**GIVEN INFORMATION:**
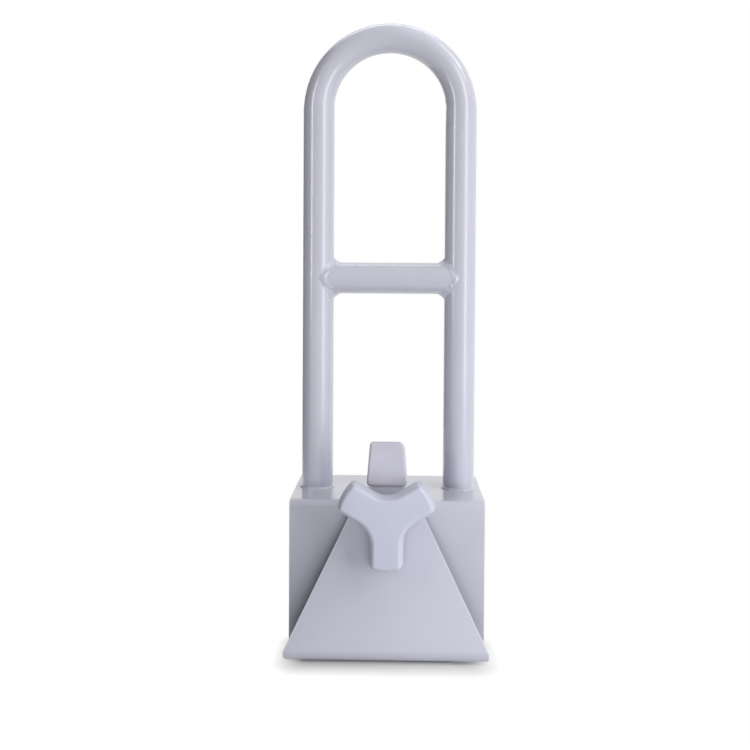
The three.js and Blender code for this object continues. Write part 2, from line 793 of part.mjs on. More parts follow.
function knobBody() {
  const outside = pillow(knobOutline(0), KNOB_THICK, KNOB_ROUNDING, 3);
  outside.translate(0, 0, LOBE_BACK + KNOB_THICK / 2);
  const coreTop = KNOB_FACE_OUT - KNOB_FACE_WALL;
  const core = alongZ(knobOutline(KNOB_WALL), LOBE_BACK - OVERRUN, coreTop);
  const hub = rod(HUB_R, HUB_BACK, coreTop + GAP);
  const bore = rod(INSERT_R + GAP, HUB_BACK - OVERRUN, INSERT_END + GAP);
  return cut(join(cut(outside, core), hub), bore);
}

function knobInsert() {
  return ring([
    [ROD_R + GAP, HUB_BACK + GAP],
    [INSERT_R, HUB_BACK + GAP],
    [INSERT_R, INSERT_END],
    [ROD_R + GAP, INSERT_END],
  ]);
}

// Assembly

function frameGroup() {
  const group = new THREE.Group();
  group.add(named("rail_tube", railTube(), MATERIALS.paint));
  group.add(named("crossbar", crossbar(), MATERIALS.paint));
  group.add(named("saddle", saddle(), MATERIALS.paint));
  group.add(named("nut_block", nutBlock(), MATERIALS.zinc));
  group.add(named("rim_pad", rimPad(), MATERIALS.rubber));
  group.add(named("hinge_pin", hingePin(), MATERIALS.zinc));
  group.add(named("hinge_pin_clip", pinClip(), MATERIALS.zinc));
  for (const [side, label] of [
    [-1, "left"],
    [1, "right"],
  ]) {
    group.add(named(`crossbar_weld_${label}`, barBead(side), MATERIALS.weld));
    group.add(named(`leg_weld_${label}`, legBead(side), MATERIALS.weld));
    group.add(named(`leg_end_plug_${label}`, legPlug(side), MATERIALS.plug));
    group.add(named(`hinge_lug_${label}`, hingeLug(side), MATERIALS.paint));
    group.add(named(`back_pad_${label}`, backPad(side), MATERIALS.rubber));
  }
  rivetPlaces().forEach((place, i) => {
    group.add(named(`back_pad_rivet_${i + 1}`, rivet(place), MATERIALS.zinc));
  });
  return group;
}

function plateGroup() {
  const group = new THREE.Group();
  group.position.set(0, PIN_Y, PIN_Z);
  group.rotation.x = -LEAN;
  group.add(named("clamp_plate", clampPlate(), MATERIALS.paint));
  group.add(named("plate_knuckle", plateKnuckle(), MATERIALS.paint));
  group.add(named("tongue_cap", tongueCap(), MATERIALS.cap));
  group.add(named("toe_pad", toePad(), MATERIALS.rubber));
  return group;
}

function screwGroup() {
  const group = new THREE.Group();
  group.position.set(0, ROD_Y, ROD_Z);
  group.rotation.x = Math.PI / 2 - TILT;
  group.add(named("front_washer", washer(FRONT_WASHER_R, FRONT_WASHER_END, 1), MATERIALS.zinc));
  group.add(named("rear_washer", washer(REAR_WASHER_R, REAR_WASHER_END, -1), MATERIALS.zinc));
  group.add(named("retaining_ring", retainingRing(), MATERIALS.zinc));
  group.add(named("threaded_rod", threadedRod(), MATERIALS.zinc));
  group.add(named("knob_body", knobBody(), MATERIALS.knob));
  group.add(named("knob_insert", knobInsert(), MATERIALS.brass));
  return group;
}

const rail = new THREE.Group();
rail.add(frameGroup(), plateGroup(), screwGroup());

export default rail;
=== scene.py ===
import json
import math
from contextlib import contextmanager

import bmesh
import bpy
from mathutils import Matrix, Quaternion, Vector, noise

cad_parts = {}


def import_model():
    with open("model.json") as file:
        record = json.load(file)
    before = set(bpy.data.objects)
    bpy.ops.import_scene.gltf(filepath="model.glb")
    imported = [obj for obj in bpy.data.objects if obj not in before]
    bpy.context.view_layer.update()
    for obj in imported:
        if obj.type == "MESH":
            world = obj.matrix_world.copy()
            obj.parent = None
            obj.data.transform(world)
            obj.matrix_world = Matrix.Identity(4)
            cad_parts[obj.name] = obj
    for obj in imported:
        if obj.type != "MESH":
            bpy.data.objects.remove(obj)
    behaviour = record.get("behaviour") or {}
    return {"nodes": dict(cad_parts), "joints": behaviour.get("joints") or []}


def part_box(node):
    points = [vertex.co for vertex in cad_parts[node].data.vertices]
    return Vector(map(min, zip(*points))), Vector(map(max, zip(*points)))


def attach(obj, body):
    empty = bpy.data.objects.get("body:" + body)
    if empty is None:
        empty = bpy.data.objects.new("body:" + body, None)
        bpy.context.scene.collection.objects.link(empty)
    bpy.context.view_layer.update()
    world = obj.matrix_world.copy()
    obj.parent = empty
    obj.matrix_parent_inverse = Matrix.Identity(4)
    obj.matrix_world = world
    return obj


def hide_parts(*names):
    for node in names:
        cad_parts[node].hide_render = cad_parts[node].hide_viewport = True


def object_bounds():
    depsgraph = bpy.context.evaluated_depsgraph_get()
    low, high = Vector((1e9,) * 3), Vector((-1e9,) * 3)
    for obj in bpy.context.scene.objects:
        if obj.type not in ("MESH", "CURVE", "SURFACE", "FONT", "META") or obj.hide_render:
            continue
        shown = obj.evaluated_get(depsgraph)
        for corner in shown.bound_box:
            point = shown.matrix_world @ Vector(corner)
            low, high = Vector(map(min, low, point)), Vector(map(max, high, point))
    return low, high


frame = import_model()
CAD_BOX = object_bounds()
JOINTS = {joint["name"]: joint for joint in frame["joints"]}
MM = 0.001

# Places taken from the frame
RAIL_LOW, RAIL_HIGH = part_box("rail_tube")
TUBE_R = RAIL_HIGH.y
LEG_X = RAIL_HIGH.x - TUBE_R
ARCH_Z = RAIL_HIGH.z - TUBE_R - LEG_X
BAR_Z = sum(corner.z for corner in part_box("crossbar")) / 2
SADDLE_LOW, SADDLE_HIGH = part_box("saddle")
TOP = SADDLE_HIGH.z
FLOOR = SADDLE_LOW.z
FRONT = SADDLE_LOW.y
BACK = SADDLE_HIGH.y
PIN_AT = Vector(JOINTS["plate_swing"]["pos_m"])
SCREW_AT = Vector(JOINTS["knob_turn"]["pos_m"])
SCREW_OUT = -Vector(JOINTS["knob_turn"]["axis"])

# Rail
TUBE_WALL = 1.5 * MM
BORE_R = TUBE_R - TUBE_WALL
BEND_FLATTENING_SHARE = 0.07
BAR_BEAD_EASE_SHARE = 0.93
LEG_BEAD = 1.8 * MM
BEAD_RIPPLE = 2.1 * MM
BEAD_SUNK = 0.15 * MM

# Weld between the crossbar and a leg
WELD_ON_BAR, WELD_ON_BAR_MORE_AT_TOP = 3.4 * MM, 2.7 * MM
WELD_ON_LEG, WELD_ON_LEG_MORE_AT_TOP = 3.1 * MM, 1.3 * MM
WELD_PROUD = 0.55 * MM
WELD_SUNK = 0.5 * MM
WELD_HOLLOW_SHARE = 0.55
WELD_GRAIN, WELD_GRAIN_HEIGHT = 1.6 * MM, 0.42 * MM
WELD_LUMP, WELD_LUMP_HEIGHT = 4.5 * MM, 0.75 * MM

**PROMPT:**
Pull out every line containing "from".

**SOLUTION TO THIS TASK:**
The three.js and Blender code for this object continues. Write part 2, from line 793 of part.mjs on. More parts follow.
from contextlib import contextmanager
from mathutils import Matrix, Quaternion, Vector, noise
# Places taken from the frame